Higher spending on fuel and vehicle imports led to a surged import bill in February 2026 and an expanded trade deficit, Central Bank data showed.
Merchandise imports in February jumped 25.2 percent to US$1.83 billion compared to US$1.46 billion recorded in the same month last year.
Import bill on personal and commercial vehicles in February skyrocketed to US$193.6 million from US$9.7 million a year earlier, while the outflow for fuel purchases jumped 43 percent to US$398 million from US$278.4 million a year earlier.
Total merchandise exports in February edged up 0.5 percent to US$1.06 billion, resulting in a trade gap of US$ 776.1 million, the data showed.
While the nation maintained a current account surplus for the fourth consecutive month in February, a deeper look at the numbers reveals a widening trade deficit and an import surge that could threaten long-term stability, analysts say.
Both remittances and foreign exchange revenue from tourism helped offset the trade deficit and contributed to the current account surplus.
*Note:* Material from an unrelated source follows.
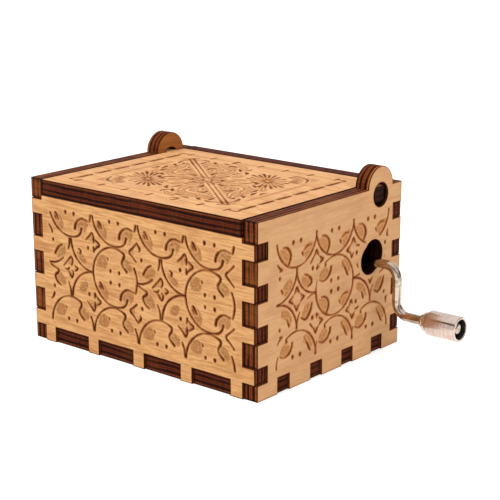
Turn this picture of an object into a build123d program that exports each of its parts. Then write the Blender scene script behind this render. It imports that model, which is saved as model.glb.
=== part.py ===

Both remittances and tourism brought US$1.08 billion into Sri Lanka in February this year.
In the first two months of 2026, the merchandise trade deficit widened to US$ 1.4 billion, a significant jump from the US$ 1.1 billion recorded in 2025.
The surplus in the services account, however, declined by 16.7 percent year-on-year in February 2026, reflecting reduced inflows from major service categories including tourism earnings, alongside higher outflows related to overseas travel.
Foreign investments in the government securities market recorded a net inflow of US$ 53 million, while foreign investments in the Colombo Stock Exchange (CSE), including both primary and secondary market transactions, recorded a net outflow of US$ 30 million during the month of February 2026.